Blanche K. Bruce, one of Mississippi's first Black Senators


Blanche K. Bruce
Date: 
Mon, 1841-03-01

On this date, Blanche K. Bruce was born in 1841. He was an early Black senator from Mississippi during the Reconstruction era.

Born in Prince Edward County, VA, the son of a slave mother and white planter father, Blanche K. (Kelso) Bruce was well educated as a youth. After the American Civil War, he moved to Mississippi, where in 1869 he became a supervisor of elections. By 1870, he was an emerging figure in state politics. After serving as sergeant-at-arms in the state senate, he held the posts of county assessor, sheriff, and member of the Board of Levee Commissioners of the Mississippi River.

Through these positions, he amassed enough wealth to purchase a plantation in Floreyville, MS. In 1874, Mississippi’s Republican-dominated State legislature elected Bruce, a Republican, to a seat in the U.S. Senate. He served from 1875 to 1881, advocating just treatment for both Blacks and Indians and opposing the policy excluding Chinese immigrants. He sought improvement of navigation on the Mississippi and advocated better relations between the races. Much of his time and energy he devoted to fighting fraud and corruption in federal elections.
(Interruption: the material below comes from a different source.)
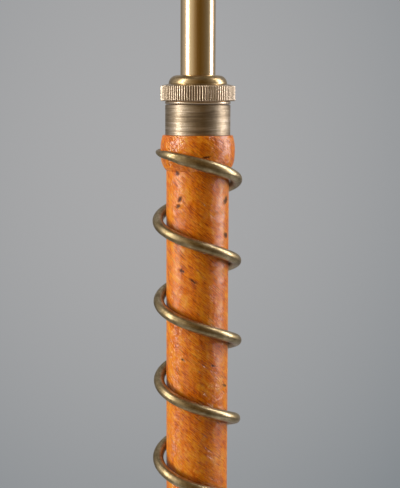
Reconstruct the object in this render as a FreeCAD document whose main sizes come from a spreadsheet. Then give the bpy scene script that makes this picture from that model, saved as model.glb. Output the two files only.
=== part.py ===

Bruce lost his political base in Mississippi with the end of Reconstruction governments in the South. He remained in Washington when, at the conclusion of his Senate term, he was appointed register of the Treasury. He served in that post from 1881 to 1885 and again from 1895 to 1898. He was also recorder of deeds in the District of Columbia (1889-95) and a trustee of Howard University. Blanche Bruce died on March 17, 1898, in Washington, D.C.

Reference:
Black Americans In Congress 1870-1989.
Bruce A. Ragsdale & Joel D. Treese
U.S. Government Printing Office
Raymond W. Smock, historian and director 1990
E185.96.R25

To Become a Legislator

Person / name: 

Bruce, Blanche K.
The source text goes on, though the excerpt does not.